Esse pragmatismo também alerta para que usemos as técnicas já conhecidas. É preciso estar atento ao novo, mas esse não é o único ponto. Antes disso, é preciso aplicar com excelência as tecnologias já existentes e solidificar o que há de bom. E isso requer a lembrança do líder para as vezes, tocar o samba de um a nota só. Quer uma comparação simples, sabe o “bip” do carro quando a gente não coloca o cinto de segurança? Sim, mesmo quando a distância é de apenas um quarteirão é preciso usar o cinto. Se não houver o alarme, a gente vai esquecendo e podemos nos acidentar.

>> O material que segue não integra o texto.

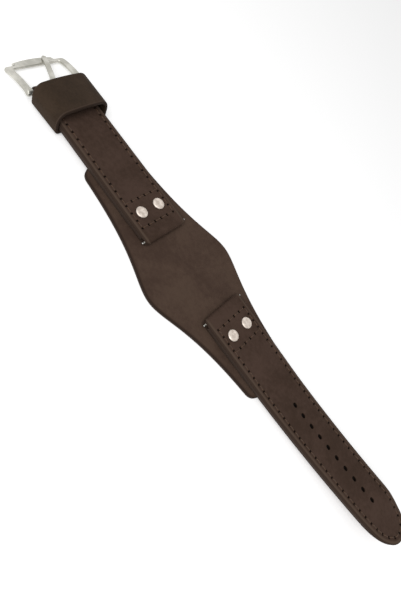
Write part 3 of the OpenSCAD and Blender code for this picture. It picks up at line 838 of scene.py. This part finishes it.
keeper = {"thick": 1.3, "width": 13.8, "half": 12.68, "foot": 2.0, "round": 4.2, "crown": 0.7,
          "skew": 2, "lean": 10, "earRoom": 1.6, "seam": 0.05, "edgeRound": 0.5, "innerRound": 0.25,
          "underStep": 2, "step": 1, "footSteps": 8, "roundSteps": 14}


def keeperPath():  # the outer face as (y, z), from the middle of the underside round to it again
    low, high = boxMm("keeper_loop")
    half, foot, bow = keeper["half"], keeper["foot"], keeper["round"]
    top = high.z - keeper["crown"]
    under = [(y, low.z) for y in evenly(0, half - foot, keeper["underStep"])]
    under += [(half - foot + foot * math.sin(a), low.z + foot - foot * math.cos(a))
              for a in quarterTurn(keeper["footSteps"])[1:]]
    over = [(half, z) for z in evenly(low.z + foot, top - bow, keeper["step"])[1:]]
    over += [(half - bow + bow * math.cos(a), top - bow + bow * math.sin(a))
             for a in quarterTurn(keeper["roundSteps"])[1:]]
    over += [(y, top) for y in evenly(half - bow, 0, keeper["step"])[1:]]
    side = under + [(y, z + keeper["crown"] * (1 - (y / half) ** 2)) for y, z in over]
    return side + [(-y, z) for y, z in reversed(side[1:-1])] + [side[0]]


def makeKeeper():
    path = [Vector(p) for p in keeperPath()]
    lengths = runLengths(path)
    outward = []
    for i, point in enumerate(path):
        before = path[i - 1] if i else path[-2]
        after = path[i + 1] if i + 1 < len(path) else path[1]
        run = (after - before).normalized()
        outward.append(Vector((run.y, -run.x)))
    skew = math.radians(keeper["skew"])
    lean = math.radians(keeper["lean"])
    front = buckleX - keeper["earRoom"] / math.cos(lean)
    centre = front - keeper["width"] / 2 * math.cos(skew) - keeper["half"] * math.sin(skew)

    def place(s, w, n):
        k, share = stretchAt(lengths, s)
        point = path[k - 1].lerp(path[k], share) + outward[k - 1].lerp(outward[k], share).normalized() * n
        along = w + (point.y - buckleBar.z) * math.tan(lean)
        x = along * math.cos(skew) + point.x * math.sin(skew)
        return Vector((-centre - x, point.x * math.cos(skew) - along * math.sin(skew), point.y))

    half = keeper["width"] / 2
    stations = [keeper["seam"]] + lengths[1:-1] + [lengths[-1] - keeper["seam"]]
    outline = [(stations[0], -half), (stations[-1], -half), (stations[-1], half), (stations[0], half)]
    bm = cutBlank(outline, keeper["thick"], keeper["edgeRound"], keeper["innerRound"])
    bend(bm, stations[1:-1], place)
    finishPiece("keeperLeather", bm, leathers["keeper"], "keeper", ["keeper_loop"])


makeKeeper()
print("keeper wrapped")


# Buckle: drawn along +X from the hinge bar, tilted down to the table and mirrored

buckle = {
    "reach": 13.3, "armWidth": 2.8, "thick": 1.5, "outerBar": 2.9, "step": 1.3, "stepIn": 1.9, "bow": 0.8,
    "arch": 0.7, "corner": 1.7, "windowCorner": 1.0, "inner": 10.5, "overTable": 0.05, "barStep": 1.2,
    "ear": 1.4, "earEnd": 0.5, "earBlend": 0.25, "earThin": 0.1,  # the round ear, and its blend into the arm
    "edgeRound": 0.6, "crown": (0.75, 0.1), "underRound": 0.7, "cornerSteps": 8,
    "earCuts": (-1.38, 0.5, 0.12), "blendCuts": (0.7, 2.5, 0.2),  # first, last and step
    "armCut": 3, "armStep": 0.7, "cutBeforeEnd": 0.5,
}
prong = {
    "width": 2.1, "tip": 1.8, "thick": 1.1, "past": 2.3, "arch": 0.7, "skew": 22, "shift": 0.9,
    "shoulder": 0.6, "edgeRound": 0.3, "knuckleSide": 0.45, "knuckleBevel": 0.15, "bore": 0.81,
    "boreClear": 0.1, "sides": 40, "tipSteps": 9,
    "rootCuts": (0.2, 1.0, 0.2), "shaftCut": 1.4, "shaftStep": 0.6, "cutBeforeTip": 0.4,
}
frameTilt = math.asin((buckleBar.z - buckle["thick"] / 2 - buckle["overTable"]) / buckle["reach"])


def buckleSpot(u, y, h):  # along the frame, across it and over it
    x = u * math.cos(frameTilt) + h * math.sin(frameTilt)
    z = -u * math.sin(frameTilt) + h * math.cos(frameTilt)
    return Vector((-(buckleX + x), y, buckleBar.z + z))


def cornerArc(u, y, radius):  # from an arm into a bar, whose sides would meet at u, y
    return [(u - radius + radius * math.sin(a), y - radius + radius * math.cos(a))
            for a in quarterTurn(buckle["cornerSteps"])]


def framePlan():
    width = buckle["inner"] + buckle["armWidth"]
    end = buckle["reach"] + buckle["outerBar"] / 2 - buckle["step"]
    window = buckle["reach"] - buckle["outerBar"] / 2
    barHalf = buckle["inner"] - buckle["stepIn"]
    outer = [(-buckle["ear"], width)] + cornerArc(end, width, buckle["corner"])
    outer += [(end, barHalf + buckle["step"] / 2)]
    outer += [(end + buckle["step"] + buckle["bow"] * (1 - (y / barHalf) ** 2), y)
              for y in evenly(barHalf, 0, buckle["barStep"])]
    inner = [(-buckle["ear"], buckle["inner"])] + cornerArc(window, buckle["inner"], buckle["windowCorner"])
    outside = outer + [(u, -y) for u, y in reversed(outer[:-1])]
    inside = inner + [(u, -y) for u, y in reversed(inner)]
    return outside + inside[::-1]


def frameHalf(u):  # half the thickness, which is round at the ear
    circle = math.sqrt(max(0.0, buckle["ear"] ** 2 - u * u))
    if u < buckle["earEnd"]:
        return max(buckle["earThin"], circle)
    flat = buckle["thick"] / 2
    return (flat + circle + math.hypot(flat - circle, buckle["earBlend"])) / 2


def makeFrame():
    middle = buckle["thick"] / 2
    end = buckle["reach"] + buckle["outerBar"] / 2 + buckle["bow"]
    bm = cutBlank(framePlan(), buckle["thick"], buckle["edgeRound"], buckle["underRound"],
                  crown=buckle["crown"])

    def place(u, y, n):
        share = min(1.0, max(0.0, u / buckle["reach"]))
        line = buckle["arch"] * 4 * share * (1 - share)
        return buckleSpot(u, y, line + (n + middle) * frameHalf(u) / middle)

    armCuts = evenly(buckle["armCut"], end - buckle["cutBeforeEnd"], buckle["armStep"])
    bend(bm, evenly(*buckle["earCuts"]) + evenly(*buckle["blendCuts"]) + armCuts, place)
    finishPiece("buckleFrame", bm, metals["buckleSteel"], "buckle", ["buckle_frame"])


def makeProng():
    thick, tip = prong["thick"], prong["tip"] / 2
    end = buckle["reach"] + prong["past"]
    side = prong["width"] / 2
    root = side + prong["knuckleSide"]
    knuckle = buckleFold
    half = [(0, root), (knuckle, root), (knuckle + prong["shoulder"], side)]
    half += [(end - tip + tip * math.cos(a), tip * math.sin(a))
             for a in reversed(quarterTurn(prong["tipSteps"])[:-1])]
    outline = half + [(u, -y) for u, y in reversed(half[:-1])]
    bm = cutBlank(outline, thick, prong["edgeRound"], prong["edgeRound"])
    rootLevel = knuckle - thick / 2
    restLevel = (buckle["thick"] + thick) / 2 + buckle["overTable"]  # on the outer bar
    skew = math.radians(prong["skew"])
    cover = prong["bore"] + prong["boreClear"]  # the blank's root stays outside the eye's bore

    def place(u, y, n):
        line = rootLevel + (restLevel - rootLevel) * min(u / buckle["reach"], 1)
        line += prong["arch"] * 4 * (u / end) * (1 - u / end)
        h = line + n + thick / 2
        if u < cover:
            h = max(h, math.sqrt(max(0.0, cover ** 2 - u * u)))
        across = u * math.sin(skew) + y * math.cos(skew) - prong["shift"]
        return buckleSpot(u * math.cos(skew) - y * math.sin(skew), across, h)

    shaftCuts = evenly(prong["shaftCut"], end - prong["cutBeforeTip"], prong["shaftStep"])
    bend(bm, evenly(*prong["rootCuts"]) + shaftCuts, place)

    shaft = set(bm.verts)  # in place already; the eye round the hinge bar is spun and placed next
    bore, bevel = prong["bore"], prong["knuckleBevel"]
    section = [(bore, -root), (bore, root), (knuckle - bevel, root), (knuckle, root - bevel),
               (knuckle, bevel - root), (knuckle - bevel, -root)]
    verts = [bm.verts.new((r, y, 0)) for r, y in section]
    edges = [bm.edges.new(pair) for pair in zip(verts, verts[1:] + verts[:1])]
    bmesh.ops.spin(bm, geom=verts + edges, cent=(0, 0, 0), axis=(0, 1, 0), angle=2 * math.pi,
                   steps=prong["sides"], use_merge=True, use_duplicate=False)
    for v in bm.verts:
        if v not in shaft:
            v.co = buckleSpot(v.co.x, v.co.y - prong["shift"], v.co.z)
    finishPiece("buckleProng", bm, metals["buckleSteel"], "prong", ["buckle_prong"])


makeFrame()
makeProng()
print("buckle made")


# CAD pieces that stay as they are get their metal
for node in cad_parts.values():
    if not node.hide_render:
        node.data.materials.clear()
        node.data.materials.append(metals["barSteel"])


# Table, light and backdrop
studio = {"table": 0.9, "tableRough": 0.9, "tableHalf": 1.5, "tableDrop": 0.0001, "lift": 0.37, "sky": 0.47,
          "key": 1.55, "keyPlace": (0.01, -0.32, 0.37), "keySize": 0.4}  # places and sizes in metres


def makeStudio():
    bm = bmesh.new()
    bmesh.ops.create_grid(bm, x_segments=1, y_segments=1, size=studio["tableHalf"])
    bmesh.ops.translate(bm, verts=bm.verts, vec=(0, 0, -studio["tableDrop"]))
    mesh = bpy.data.meshes.new("table")
    bm.to_mesh(mesh)
    bm.free()
    table = bpy.data.objects.new("table", mesh)
    bpy.context.scene.collection.objects.link(table)
    finish = Finish("paleTable", Base_Color=grey(studio["table"]), Roughness=studio["tableRough"],
                    Specular_IOR_Level=0.0, Emission_Strength=studio["lift"])
    mesh.materials.append(finish.wear(Emission_Color=finish.blend(finish.pictured(), grey(0), grey(1))))

    world = bpy.data.worlds.new("studioSky")
    bpy.context.scene.world = world
    sky = Nodes(world, "Background")
    sky.feed(sky.shader, {"Color": sky.blend(sky.pictured(), grey(studio["sky"]), grey(1)), "Strength": 1})

    lamp = bpy.data.lights.new("softbox", "AREA")
    lamp.energy = studio["key"]
    lamp.size = studio["keySize"]
    key = bpy.data.objects.new("softbox", lamp)
    key.location = studio["keyPlace"]
    key.rotation_euler = (-key.location).to_track_quat("-Z", "Y").to_euler()
    bpy.context.scene.collection.objects.link(key)


makeStudio()
bpy.context.scene.view_settings.view_transform = "Standard"
print("studio lit")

Assim, devemos ser para as práticas que importam na fazenda. Pegando o exemplo do bem-estar animal, propósito de Temple, é preciso conduzir o animal sem paulada, em lotes menores; vaciná-los contidos um a um, manejar mais devagar. A gente sabe isso, não é? Mas é preciso sempre lembrar, sempre.

Por fim, no debate, a questionei se há como identificar, na contratação, alguma característica nas pessoas sobre como será seu relacionamento com os animais. Na visão dela, com certeza há pessoas que tem mais habilidade para trabalhar com animais do que outras, porém, o principal ponto é a gestão. Ela diz que há lugares que as pessoas melhoraram pela mudança do líder, motivação, proximidade e explicações. O contrário também é verdadeiro. Por isso, o sucesso está nas mãos, principalmente, de uma boa gestão e liderança.

Ao voltar para casa, a certeza é ainda maior de que são os propósitos que movem o mundo. Para isso é preciso caminhar sem rodeios e investindo em uma boa condição da equipe. Não há necessidade de inventar a roda, mas fazer com que ela possa rodar, internamente, da melhor maneira possível. O sucesso é consequência.